Le principe électif de la Cinquième République pour la magistrature suprême de l’Etat la distingue d’une royauté héréditaire qui, elle, ne doit rien aux jeux électoraux et aux manipulations d’appareil et qui, de ce fait, est statutairement indépendante des partis politiques, ne leur devant ni sa légitimité ni son autorité. Mais il est vrai que, dans le même temps, les Français, au moins jusqu’à une période récente (c’est sans doute moins vrai en 2014), ont apprécié de pouvoir « sacrer » de leurs votes le Chef de l’Etat, dans une démarche à la fois populaire et, inconsciemment, « monarchique », l’élection « couronnant » le président et le corps électoral lui confiant ainsi les clés de la « maison France » et de la force de dissuasion atomique, ce qui n’est pas rien, tout de même !

 

Or, l’attitude des deux derniers présidents de la République a désacralisé l’élection et la fonction, ceux-ci se mettant « au niveau des électeurs » quand ceux-là attendaient plutôt que, tout en restant à leur place de magistrat suprême « au dessus des particuliers », les locataires de l’Elysée se mettent à leur écoute et à leur portée, ce qui n’a ni le même sens ni le même impact. Les électeurs se sont alors sentis floués, et cette désacralisation présidentielle a été perçue comme une sorte de « dépossession démocratique » par ceux qui étaient si fiers, quel qu’était le résultat de l’élection présidentielle lui-même, d’avoir participé, en allant glisser un bulletin dans l’urne, au rituel de légitimation sacrale du Chef de l’Etat.

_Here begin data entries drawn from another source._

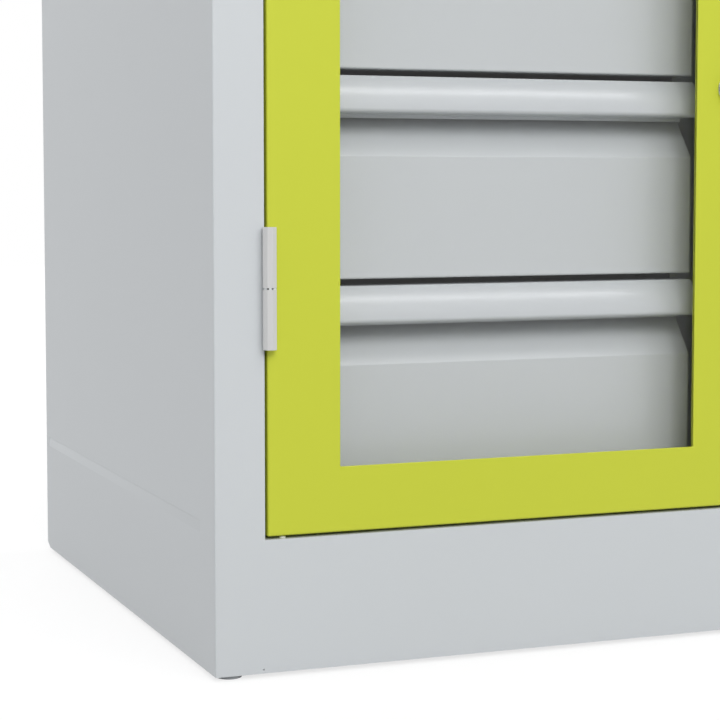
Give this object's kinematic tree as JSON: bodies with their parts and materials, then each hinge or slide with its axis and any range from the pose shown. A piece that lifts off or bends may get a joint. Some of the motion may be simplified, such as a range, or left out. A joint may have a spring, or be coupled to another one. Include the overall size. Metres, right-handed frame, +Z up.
{
  "type": "reagent drawer cabinet",
  "caption": "Low lab cabinet with a framed window door on lift-off hinges and full-width grip drawers on telescopic runners behind it.",
  "frame": {"origin": "on the floor, under the middle of the part's bounding box", "axes": "+Z up, the front with the door faces -Y, +X to the viewer's right when facing the door"},
  "size_m": [0.44, 0.5097, 0.72],
  "materials": {
    "body_paint": "pale grey powder coat, semi-matt",
    "door_paint": "lime green powder coat, semi-matt",
    "drawer_paint": "light grey powder coat, semi-matt",
    "grip_paint": "light grey paint over an extruded profile, satin",
    "hinge_paint": "light grey paint, satin",
    "zinc_steel": "bright zinc plating",
    "black_rubber": "matt black rubber",
    "glide_plastic": "grey moulded plastic",
    "button_plastic": "pale moulded plastic",
    "knob_plastic": "black moulded plastic, fine grain",
    "clear_pane": "clear polished pane"
  },
  "bodies": {
    "cabinet": {"front_frame": "body_paint", "left_side_wall": "body_paint", "right_side_wall": "body_paint", "back_panel": "body_paint", "top_panel": "body_paint", "floor_panel": "body_paint", "left_runner_posts": "zinc_steel", "right_runner_posts": "zinc_steel", "foot_plates": "zinc_steel", "corner_glides": "glide_plastic", "door_slide_button": "button_plastic", "door_bumpers": "black_rubber", "lower_hinge_body_leaf": "hinge_paint", "upper_hinge_body_leaf": "hinge_paint", "hinge_pins": "zinc_steel", "hinge_washers": "black_rubber", "drawer_1_runner_outer": "zinc_steel", "drawer_2_runner_outer": "zinc_steel", "drawer_3_runner_outer": "zinc_steel", "drawer_4_runner_outer": "zinc_steel"},
    "door": {"door_frame": "door_paint", "window_pane": "clear_pane", "pane_gasket": "black_rubber", "pane_clamp_frame": "door_paint", "clamp_studs": "zinc_steel", "lower_hinge_door_leaf": "hinge_paint", "upper_hinge_door_leaf": "hinge_paint", "latch_housing": "zinc_steel", "latch_nut": "zinc_steel"},
    "latch": {"latch_knob": "knob_plastic", "latch_cam": "zinc_steel", "cam_screw": "zinc_steel"},
    "drawer_1": {"drawer_1_front": "drawer_paint", "drawer_1_grip": "grip_paint", "drawer_1_grip_caps": "grip_paint", "drawer_1_tray": "drawer_paint", "drawer_1_liner": "black_rubber", "drawer_1_runner_inner": "zinc_steel"},
    "runner_1": {"drawer_1_runner_middle": "zinc_steel"},
    "drawer_2": {"drawer_2_front": "drawer_paint", "drawer_2_grip": "grip_paint", "drawer_2_grip_caps": "grip_paint", "drawer_2_tray": "drawer_paint", "drawer_2_liner": "black_rubber", "drawer_2_runner_inner": "zinc_steel"},
    "runner_2": {"drawer_2_runner_middle": "zinc_steel"},
    "drawer_3": {"drawer_3_front": "drawer_paint", "drawer_3_grip": "grip_paint", "drawer_3_grip_caps": "grip_paint", "drawer_3_tray": "drawer_paint", "drawer_3_liner": "black_rubber", "drawer_3_runner_inner": "zinc_steel"},
    "runner_3": {"drawer_3_runner_middle": "zinc_steel"},
    "drawer_4": {"drawer_4_front": "drawer_paint", "drawer_4_grip": "grip_paint", "drawer_4_grip_caps": "grip_paint", "drawer_4_tray": "drawer_paint", "drawer_4_liner": "black_rubber", "drawer_4_runner_inner": "zinc_steel"},
    "runner_4": {"drawer_4_runner_middle": "zinc_steel"}
  },
  "joints": [
    {"name": "door_swing", "type": "hinge", "parent": "cabinet", "child": "door", "pos_m": [-0.184, -0.25015, 0.3885], "axis": [0, 0, -1], "range_deg": [0, 180]},
    {"name": "latch_turn", "type": "hinge", "parent": "door", "child": "latch", "pos_m": [0.161, -0.24515, 0.3885], "axis": [0, 1, 0], "range_deg": [0, 90]},
    {"name": "drawer_1_slide", "type": "slide", "parent": "cabinet", "child": "drawer_1", "axis": [0, -1, 0], "range_m": [0, 0.4]},
    {"name": "runner_1_slide", "type": "slide", "parent": "cabinet", "child": "runner_1", "axis": [0, -1, 0], "range_m": [0, 0.2]},
    {"name": "drawer_2_slide", "type": "slide", "parent": "cabinet", "child": "drawer_2", "axis": [0, -1, 0], "range_m": [0, 0.4]},
    {"name": "runner_2_slide", "type": "slide", "parent": "cabinet", "child": "runner_2", "axis": [0, -1, 0], "range_m": [0, 0.2]},
    {"name": "drawer_3_slide", "type": "slide", "parent": "cabinet", "child": "drawer_3", "axis": [0, -1, 0], "range_m": [0, 0.4]},
    {"name": "runner_3_slide", "type": "slide", "parent": "cabinet", "child": "runner_3", "axis": [0, -1, 0], "range_m": [0, 0.2]},
    {"name": "drawer_4_slide", "type": "slide", "parent": "cabinet", "child": "drawer_4", "axis": [0, -1, 0], "range_m": [0, 0.4]},
    {"name": "runner_4_slide", "type": "slide", "parent": "cabinet", "child": "runner_4", "axis": [0, -1, 0], "range_m": [0, 0.2]}
  ],
  "couplings": [
    {"joint": "drawer_1_slide", "follows": "door_swing", "m_per_rad": 0.03},
    {"joint": "runner_1_slide", "follows": "door_swing", "m_per_rad": 0.015},
    {"joint": "drawer_2_slide", "follows": "door_swing", "m_per_rad": 0.03},
    {"joint": "runner_2_slide", "follows": "door_swing", "m_per_rad": 0.015},
    {"joint": "drawer_3_slide", "follows": "door_swing", "m_per_rad": 0.03},
    {"joint": "runner_3_slide", "follows": "door_swing", "m_per_rad": 0.015},
    {"joint": "drawer_4_slide", "follows": "door_swing", "m_per_rad": 0.03},
    {"joint": "runner_4_slide", "follows": "door_swing", "m_per_rad": 0.015}
  ]
}
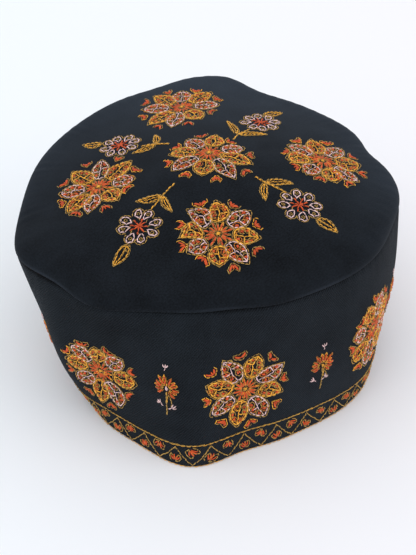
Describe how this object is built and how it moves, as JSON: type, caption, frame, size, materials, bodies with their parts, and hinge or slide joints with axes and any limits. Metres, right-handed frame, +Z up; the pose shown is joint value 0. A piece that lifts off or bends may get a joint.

Cette dépossession symbolique a donné aux électeurs l’impression d’une forme d’usurpation de la part du président élu, impression aggravée par la dichotomie de plus en plus grande entre les discours électoraux (le fameux discours du Bourget de M. Hollande, en particulier, qui dénonçait une Finance dont, une fois au pouvoir, il s’est largement accommodé…) et les politiques réellement appliquées. Non pas que cette dichotomie n’existait pas auparavant, mais la séparation alors marquée entre Droite et Gauche laissait au moins l’illusion aux « souverains électeurs » que, la fois suivante, ils pouvaient faire jouer l’alternance en décapitant électoralement (et symboliquement) celui qui les avait trompés : M. Giscard d’Estaing en avait fait les frais en 1981, mais aussi ces premiers ministres de cohabitation qui, en voulant être calife à la place du calife, voyaient leur tête rouler parfois durement au pied de l’échafaud électoral… MM. Chirac, Balladur, Jospin… connurent tous ce sort, un seul des trois survivant à cette épreuve pour mieux triompher la fois suivante. Les électeurs y croient-ils encore ? Possible, au regard des sondages flatteurs pour Marine Le Pen… Mais, de l’élection-sacre, il semble que l’on soit passé à l’élection-sabre : punir plutôt que choisir !

 

En fait, la monarchie républicaine du général de Gaulle, que certains monarchistes trouvaient inachevée et qu’ils considéraient, d’une certaine manière, comme l’hommage du vice (républicain) à la vertu (monarchique), a tourné en République monocratique, dans un mouvement d’inversion qui était aussi un changement de perception et de pratique de l’Etat : on peut situer ce retournement à l’année 1974, date de l’arrivée au pouvoir de M. Giscard d’Estaing, caricature de monarque, beaucoup plus féodal que royal… Depuis, la République n’a pas cessé de se républicaniser, éloignant un peu plus, à chaque révision constitutionnelle, les institutions de la Cinquième de l’esprit « monarchique » de leur illustre fondateur.